* SUPPLIED INFORMATION

• • • • •

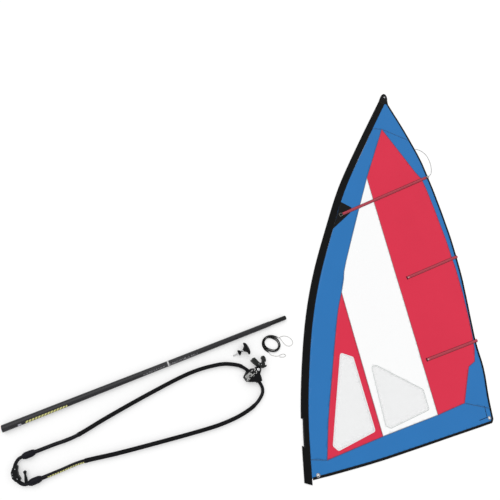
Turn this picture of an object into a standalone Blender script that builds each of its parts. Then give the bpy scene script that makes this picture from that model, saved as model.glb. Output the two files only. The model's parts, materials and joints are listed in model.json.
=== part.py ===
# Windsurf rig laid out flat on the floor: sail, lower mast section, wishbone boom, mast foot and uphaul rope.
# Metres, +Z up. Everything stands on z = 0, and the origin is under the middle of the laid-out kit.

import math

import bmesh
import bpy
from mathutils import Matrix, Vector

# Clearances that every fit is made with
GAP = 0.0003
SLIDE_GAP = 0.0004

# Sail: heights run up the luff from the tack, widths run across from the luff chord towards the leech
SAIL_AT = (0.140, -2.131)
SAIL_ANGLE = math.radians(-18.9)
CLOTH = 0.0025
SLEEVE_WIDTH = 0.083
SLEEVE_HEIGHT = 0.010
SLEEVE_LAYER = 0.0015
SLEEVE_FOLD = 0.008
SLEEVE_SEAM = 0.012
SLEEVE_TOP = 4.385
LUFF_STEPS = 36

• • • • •

* TASK TO COMPLETE
Reproduce the complete data exactly as presented above.

* COMPLETED EXERCISE
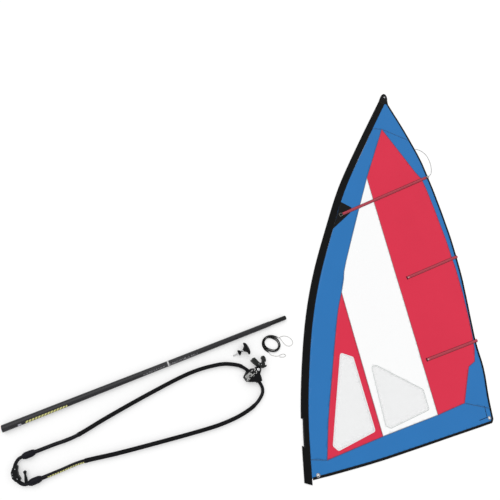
Turn this picture of an object into a standalone Blender script that builds each of its parts. Then give the bpy scene script that makes this picture from that model, saved as model.glb. Output the two files only. The model's parts, materials and joints are listed in model.json.
=== part.py ===
# Windsurf rig laid out flat on the floor: sail, lower mast section, wishbone boom, mast foot and uphaul rope.
# Metres, +Z up. Everything stands on z = 0, and the origin is under the middle of the laid-out kit.

import math

import bmesh
import bpy
from mathutils import Matrix, Vector

# Clearances that every fit is made with
GAP = 0.0003
SLIDE_GAP = 0.0004

# Sail: heights run up the luff from the tack, widths run across from the luff chord towards the leech
SAIL_AT = (0.140, -2.131)
SAIL_ANGLE = math.radians(-18.9)
CLOTH = 0.0025
SLEEVE_WIDTH = 0.083
SLEEVE_HEIGHT = 0.010
SLEEVE_LAYER = 0.0015
SLEEVE_FOLD = 0.008
SLEEVE_SEAM = 0.012
SLEEVE_TOP = 4.385
LUFF_STEPS = 36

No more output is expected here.